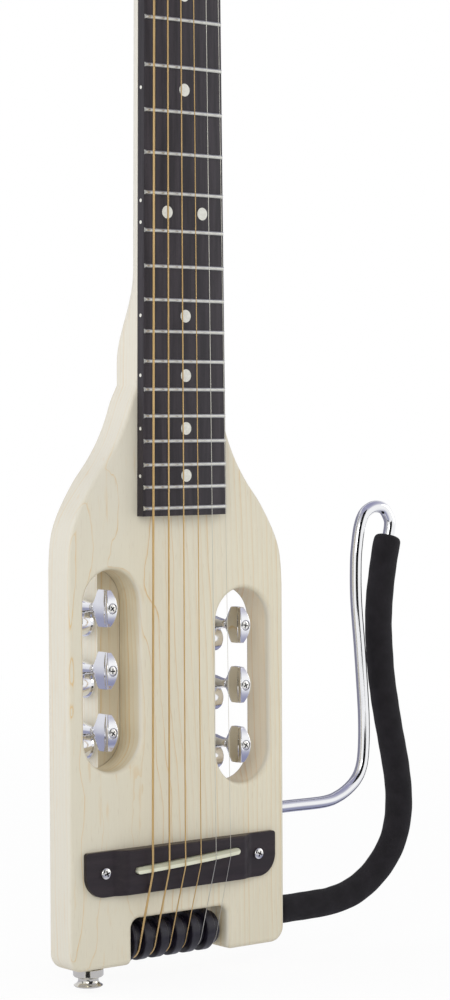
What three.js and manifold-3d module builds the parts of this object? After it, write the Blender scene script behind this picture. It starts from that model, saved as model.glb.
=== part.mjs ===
import * as THREE from "three";
import { mergeVertices } from "three/addons/utils/BufferGeometryUtils.js";
import Module from "manifold-3d";

const wasm = await Module();
wasm.setup();

// Headless travel guitar, in millimetres: x to the treble side, y to the back, z up the neck.
// Inside the group, z is 0 where the scale ends at the saddle, and y is 0 at the fretboard's edge.

// Scale, fretboard and frets
const scaleLength = 628.65;
const fretCount = 22;
const fretsPerOctave = 12;
const nutWidth = 44.5;
const boardEndWidth = 52.6;
const boardPastLastFret = 4;
const boardEdgeThickness = 5.2;
const boardCrownRadius = 305;
const fretWidth = 2.2;
const fretHeight = 1;
const fretTopWidth = 0.9;
const fretRoot = 0.6;
const fretEndInset = 0.35;

// Neck and body blank
const plateThickness = 18.8;
const bodyWidth = 136.4;
const tailBelowSaddle = 51.3;
const headPastNut = 31;
const bodyEdgeRound = 2.5;
const tailCornerRadius = 8;
const shoulderTop = 238;
const shoulderDrop = 91;
const trebleShoulderDrop = 11.5;
const heelTop = 295;
const heelBottom = 250;
const neckOverPlate = 10;
const neckDepthAtHeel = 14.8;
const neckDepthAtNut = 13.4;
const neckFlat = 1.2;
const neckSide = 0.6;
const headDepth = 15;
const headRound = 3.5;
const headCornerRadius = 9;

// How the bass shoulder runs: share of the drop, share of the widening.
const shoulderShares = [
  [0, 0], [0.088, 0.098], [0.198, 0.186], [0.308, 0.3], [0.418, 0.455], [0.527, 0.643],
  [0.637, 0.795], [0.725, 0.895], [0.802, 0.955], [0.89, 0.986], [1, 1],
];

// Tuner slots and tail notch
const slotCentre = 41.4;
const slotWidth = 34.8;
const slotHeight = 100.4;
const slotBelowShoulder = 91.6;
const slotStagger = 12.4;
const notchWidth = 61;
const notchHeight = 22.8;
const notchRadius = 5;
const notchLipRadius = 3;

// Rear block
const blockWidth = 75;
const blockThickness = 25.45;
const blockHeadLength = 58;
const channelMargin = 0.65;
const channelPastPost = 13;
const channelCornerRadius = 6;
const lipDepth = 1.1;
const lipCover = 0.9;
const blockCornerRadius = 12;

// Strings: gauges from bass to treble
const stringDiameters = [1.35, 1.07, 0.81, 0.61, 0.41, 0.3];
const stringSpacingAtSaddle = 9.9;
const stringSpacingAtNut = 7.3;
const actionAtNut = 0.45;
const saddleStringHeight = 4.3;
const windingTurns = 2;
const windingStepsPerTurn = 24;
const windingGap = 0.45;
const outerWindingShift = 1.08;
const stringSides = 6;
const ballRadius = 1.9;

// Saddle, bridge and pickup
const bridgeWidth = 120;
const bridgeTop = 7.5;
const bridgeBottom = 15.2;
const bridgeWingThickness = 2.3;
const bridgeMiddleThickness = 6.4;
const bridgeMiddleMargin = 4.4;
const bridgeScoop = 5;
const bridgeFrontBevel = 0.8;
const bridgeRearFall = 1.8;
const bridgeRearRun = 4.5;
const bridgeLowerRadius = 11;
const bridgeUpperRadius = 1.5;
const bridgeScrewInset = 11.5;
const bridgeScrewDrop = 3.3;
const saddleOverhang = 7.85;
const saddleThickness = 3.4;
const saddleCompensation = 2.7;
const saddleMiddleDrop = 1.5;
const saddleFloor = 1.4;
const saddleFrontFall = 0.9;
const saddleRearFall = 0.3;
const pickupThickness = 1.1;
const pickupMargin = 1.5;

// Nut, string anchor and truss rod
const nutThickness = 4.6;
const nutSlotDepth = 0.8;
const anchorFromNut = 9;
const anchorWallThickness = 3.4;
const anchorBaseLength = 14;
const anchorBaseThickness = 2.4;
const anchorWidth = 41;
const anchorHeight = 7.6;
const anchorHoleRadius = 1.4;
const anchorScrewSpacing = 29.2;
const rodChannelWidth = 6.6;
const rodChannelDepth = 9.4;
const rodChannelStart = 200;
const rodRadius = 2.9;
const rodNutRadius = 3;
const rodNutLength = 11;
const rodNutRecess = 3;
const rodHexRadius = 2;

// Rollers and axle
const rollerAxisY = 16.3;
const rollerAxisDrop = 40.6;
const rollerRadius = 11;
const rollerGrooveRadius = 8.5;
const rollerGap = 0.4;
const rollerHubWidth = 4.5;
const rollerRimRound = 0.6;
const axleRadius = 3;
const axleSeat = 4;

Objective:
Quote verbatim the opening lines of the listing above, ending with the line where "const fretEndInset = 0.35;" appears; include both endpoints and nothing more.

The completed task:
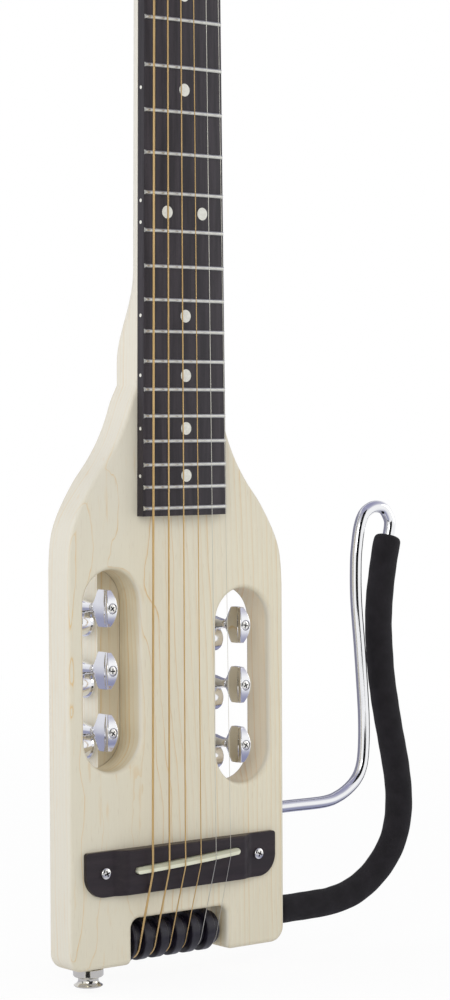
What three.js and manifold-3d module builds the parts of this object? After it, write the Blender scene script behind this picture. It starts from that model, saved as model.glb.
=== part.mjs ===
import * as THREE from "three";
import { mergeVertices } from "three/addons/utils/BufferGeometryUtils.js";
import Module from "manifold-3d";

const wasm = await Module();
wasm.setup();

// Headless travel guitar, in millimetres: x to the treble side, y to the back, z up the neck.
// Inside the group, z is 0 where the scale ends at the saddle, and y is 0 at the fretboard's edge.

// Scale, fretboard and frets
const scaleLength = 628.65;
const fretCount = 22;
const fretsPerOctave = 12;
const nutWidth = 44.5;
const boardEndWidth = 52.6;
const boardPastLastFret = 4;
const boardEdgeThickness = 5.2;
const boardCrownRadius = 305;
const fretWidth = 2.2;
const fretHeight = 1;
const fretTopWidth = 0.9;
const fretRoot = 0.6;
const fretEndInset = 0.35;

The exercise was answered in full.